Circulan en grupo por la calle San Martín una mañana de domingo. Habrán hecho sus buenos kilómetros y ahora charlan cansados y contentos a la vez. Serán unos 8 o 10, con maillots de invierno, protectores encima de las zapatillas, culotes largos y guantes. En la bici se pasa frío si no vas bien abrigado. Uno de ellos tuerce hacia la calle Urbieta, en la misma dirección que yo, y ambos nos paramos en el semáforo en rojo. Es del Club Ciclista Donostiarra y lleva el mismo maillot con el que murió mi hermano. Le miro y no puedo evitar pensar que podría ser él, es alto, delgado y tiene un aire distraído y ensimismado como el de mi hermano.

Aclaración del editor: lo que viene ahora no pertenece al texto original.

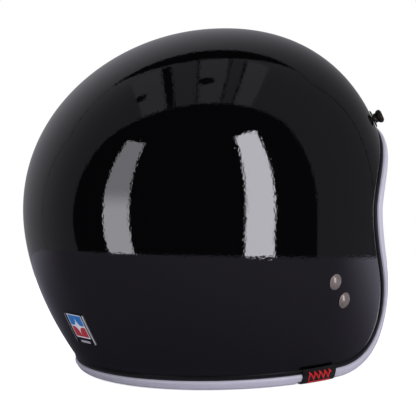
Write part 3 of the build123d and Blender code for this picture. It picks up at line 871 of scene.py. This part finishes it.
cheek_shares = np.concatenate([np.linspace(0.02, 0.95, 44), np.linspace(0.955, 1, 10)])[:, None]
cheek_back = np.stack(cheek_surface(cheek_shares, False), -1)
cheek_front = np.stack(cheek_surface(cheek_shares[::-1], True), -1)
cheek_rows = np.concatenate([cheek_back, cheek_front])
seam_line = np.stack(cheek_surface(np.array([[seam_share]]), True), -1)[0]
section_turn = np.arange(12) * 2 * np.pi / 12
for name, side in (("right", -1), ("left", 1)):
    place = np.stack([side * cheek_rows[..., 2], cheek_rows[..., 0], cheek_rows[..., 1]], -1)
    pad = surface("cheek_cushion_" + name, shell_middle + place, leatherette, sharp=180)
    pad.data.materials.append(knit)
    middles = np.zeros(len(pad.data.polygons), int)
    columns = len(turn_round)
    inner_rows = np.flatnonzero(cheek_shares[::-1, 0] < seam_share)[0] + len(cheek_shares)
    middles[inner_rows * columns : (len(cheek_rows) - 1) * columns] = 1
    middles[-columns:] = 1
    pad.data.polygons.foreach_set("material_index", middles)
    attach(pad, "helmet")
    line = shell_middle + np.stack([side * seam_line[:, 2], seam_line[:, 0], seam_line[:, 1]], -1)
    ahead = unit(np.roll(line, -1, 0) - np.roll(line, 1, 0))
    inward = unit(np.cross(ahead, np.cross(np.array([-side, 0, 0.0]), ahead)))
    beside = np.cross(ahead, inward)
    spoke = np.cos(section_turn)[:, None] * inward[:, None]
    spoke = spoke + np.sin(section_turn)[:, None] * beside[:, None]
    tube = line[:, None] + piping_radius * spoke
    piping = surface("cheek_piping_" + name, tube, leatherette, closed=(True, True), poles=False)
    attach(piping, "helmet")
    rows = np.arange(split + 1, cheek_end)
    rows = rows if side < 0 else -rows[::-1]
    edge = roll("cheek_edge_roll_" + name, rows, cheek_roll_inset, cheek_roll_depth)
    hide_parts("cheek_pad_" + name)

# Chin strap: woven nylon webbing, 25 mm wide, riveted between the shell and the liner.
# The long half is folded back and snapped down; the short half is sewn round two rings.
strap_half_width, strap_wall = 12.5 * mm, 1.8 * mm
strap_y = -20.5 * mm
pivot_x, pivot_z = 87.8425 * mm, 1.4 * mm
# The darker webbing colour is painted shade in the dips of the weave
web_colour, web_painted_shade_colour = "#2C2C30", "#0E0E10"


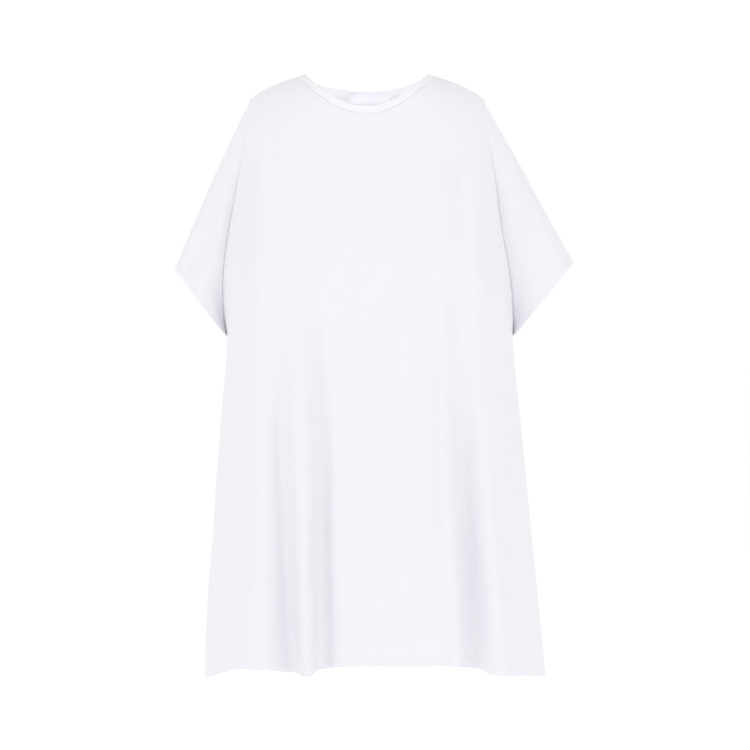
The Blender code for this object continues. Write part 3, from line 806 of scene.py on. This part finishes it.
back["creases"] = [
    ([(-.164, .1), (-.16, .19), (-.162, .3), (-.168, .4)], (.012, .013), (.0028, .002), (.3, .35), .2),
    ([(-.116, .38), (-.114, .56), (-.118, .76), (-.12, .96)], (.01, .017), (-.002, -.008), (.35, 0), .1),
    ([(-.044, .33), (-.046, .52), (-.048, .74), (-.05, .956)], (.01, .017), (-.002, -.008), (.35, 0), -.1),
    ([(-.08, .33), (-.084, .56), (-.088, .76), (-.09, .958)], (.01, .017), (.002, .005), (.35, 0), 0),
    ([(-.175, .48), (-.172, .64), (-.176, .8), (-.18, .96)], (.01, .015), (-.0014, -.005), (.35, 0), 0),
    ([(-.23, .56), (-.24, .74), (-.244, .96)], (.011, .016), (-.0012, -.0036), (.4, 0), 0),
    ([(.05, .4), (.056, .56), (.064, .76), (.07, .956)], (.01, .016), (-.0018, -.008), (.35, 0), .1),
    ([(.086, .42), (.088, .6), (.098, .78), (.104, .958)], (.01, .016), (.002, .005), (.35, 0), 0),
    ([(.118, .38), (.124, .56), (.13, .76), (.136, .96)], (.009, .015), (-.0018, -.008), (.35, 0), -.1),
    ([(.188, .5), (.19, .66), (.194, .82), (.196, .962)], (.01, .015), (-.0014, -.005), (.35, 0), 0),
    ([(.244, .6), (.256, .78), (.264, .966)], (.011, .016), (-.0012, -.0036), (.4, 0), 0),
    ([(.162, .11), (.16, .19), (.164, .3), (.172, .4)], (.012, .013), (.0026, .0018), (.3, .35), -.2),
    ([(-.03, .2), (-.026, .34), (-.022, .48)], (.014, .016), (.0012, .0012), (.4, .4), 0),
    ([(.026, .18), (.03, .32), (.032, .46)], (.014, .016), (-.0012, -.0012), (.4, .4), 0),
    ([(-.218, .4), (-.206, .375), (-.19, .34)], (.006, .009), (-.0016, -.0008), (.3, .5), 0),
    ([(.224, .4), (.212, .372), (.198, .34)], (.006, .009), (-.0014, -.0008), (.3, .5), 0),
]

for name, face in (("front", front), ("back", back)):
    grid = dressPanel(face, panelGrid(face))
    keep(name, shell("cloth_" + name, grid, hemWall(grid)), clothWhite, node=name)
    hemStitches("hem_" + name, "stitches_hem_" + name, grid)
    measured(name + " panel", pieces[name], grid)

# sleeves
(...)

Y más de veinte años después le vuelvo a echar en falta con violencia. Nada fue igual después de aquel viernes. Nunca más gracias a la vida que me ha dado tanto. Era mi hermano y mi amigo y mi cómplice. El compañero de mi niñez, el protegido de mi juventud. La que yo era con él desapareció aquel día, ya nunca más fui hermana, nunca más su sonrisa, ya no hay recuerdos compartidos. No viste crecer a mis hijos ni morir a tus padres. Y sigue siendo tu cumpleaños y el mío pero tú ya no llamas nunca.

Hay unos versos de Miguel Hernández que me vienen a la cabeza cuando como hoy te recuerdo intensamente: «Ausencia en todo siento:/ ausencia, ausencia, ausencia».